C’est une donnée significative aussi du moment que ce mouvement ne fait pas référence à un projet global de changement, qu’il soit idéologique, religieux ou politique. Il s’est déclenché, construit, alimenté et a trouvé sa force et sa cohérence sur des revendications concrètes : l’exigence de justice et de liberté face à des pouvoirs autoritaires discrédités, des oligarchies corrompues, dans un contexte de crises sociales aiguës. Exigences de justice sociale et de changement politique se sont confortées. A l’origine la contestation s’est cristallisée sur le chômage et la vie chère, a posé dans sa dynamique l’exigence du changement de pouvoir et de système. La rupture avec l’état existant est l’objectif et le moteur. La question politique - dont témoigne la puissance du slogan "Dégage !" - est devenue centrale comme condition de la réponse concrète à l’aspiration à la justice. La clarté de l’objectif politique autour du slogan construit l’unité du mouvement. "Egypte libre ! Avec du travail !" proclame une pancarte place Tahrir. Exigences démocratique et sociale sont indissociables, même si le changement de système ou les réformes politiques resteront déterminantes comme expression et condition d’un changement qui doit se traduire par une amélioration de la vie quotidienne et ouvrir une perspective de progrès. Car "soutenir uniquement la revendication politique que portent les classes moyennes et oublier celle de justice et d’équité socio-économique que portent les classes les plus défavorisées conduira à de graves désillusions" avertit à juste titre Georges Corm (Le Monde 12/2/2011).

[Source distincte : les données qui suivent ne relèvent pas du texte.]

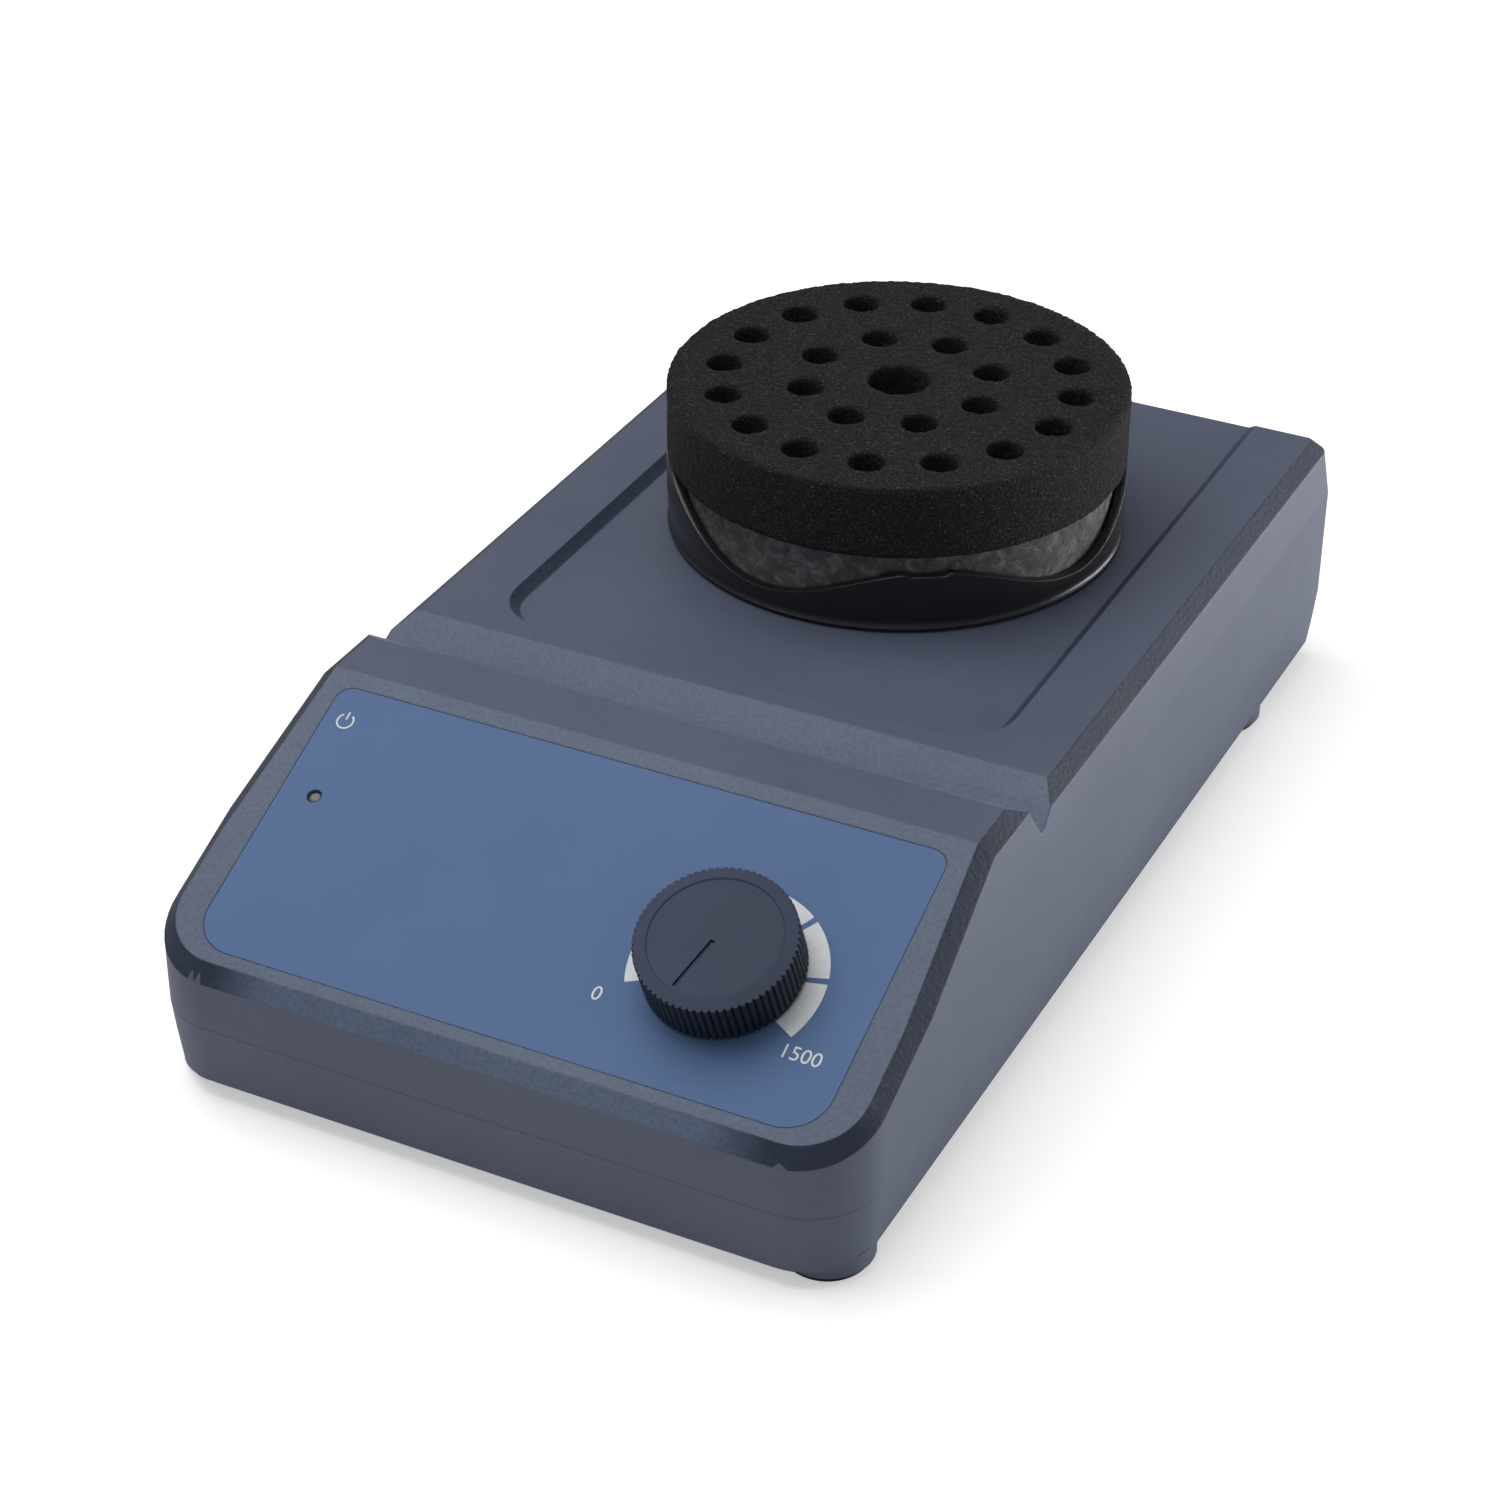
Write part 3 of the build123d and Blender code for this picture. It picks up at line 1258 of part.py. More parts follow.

En Tunisie, on le sait, l’insurrection se propage à partir du suicide du jeune Mohamed Bouazizi le 17 décembre. à Sidi Bouzid. En Egypte la manifestation du 25 janvier pour protester contre la torture dans les commissariats, s’élargit à la contestation politique sous l’effet de la victoire remportée en Tunisie. Les événements dramatiques ont un effet déclencheur d’un mouvement général dans un environnement sous haute tension, où la limite du supportable avait été franchie, en matière sociale, d’étouffement des libertés, de mépris.

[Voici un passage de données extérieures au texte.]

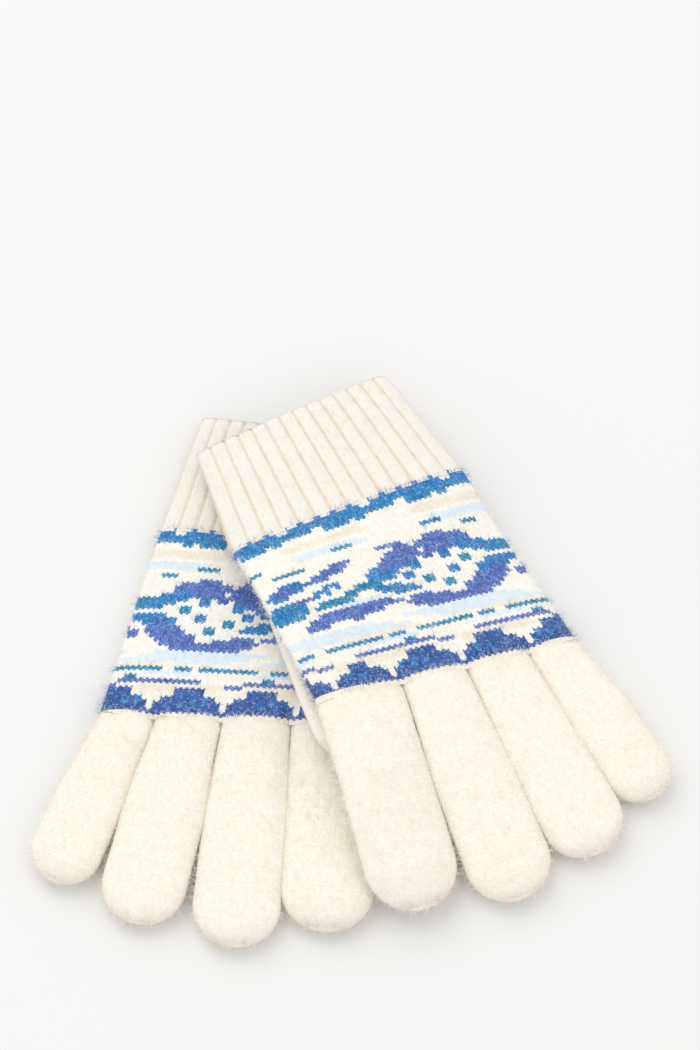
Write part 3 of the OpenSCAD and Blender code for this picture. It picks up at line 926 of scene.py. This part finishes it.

En ce sens il faut avoir en tête les révoltes de la faim, contre la vie chère dans plusieurs pays ces dernières années, avec l’explosion des prix des denrées alimentaires. Le chômage de masse, tout particulièrement d’une jeunesse qui représente plus de 60% de la population a pris un caractère explosif. Le cas tunisien est exemplaire avec les émeutes de Gafsa en 2008, pour protester contre l’accaparement des embauches de la Cie des phosphates par les proches du régime. La lutte fut réprimée avec violence extrême par Ben Ali. Déjà s’exprimait la révolte de jeunes diplômés condamnés au chômage, sans perspective. Il faut aussi souligner la portée la significations des grèves dans de grands secteurs industriels, en Egypte ou au Bahreïn. Cela dans un contexte de faiblesse des forces de gauche et dans la plupart des cas des syndicats, même s’ils ont joué, notamment en Tunisie un rôle effectif dans l’organisation du mouvement.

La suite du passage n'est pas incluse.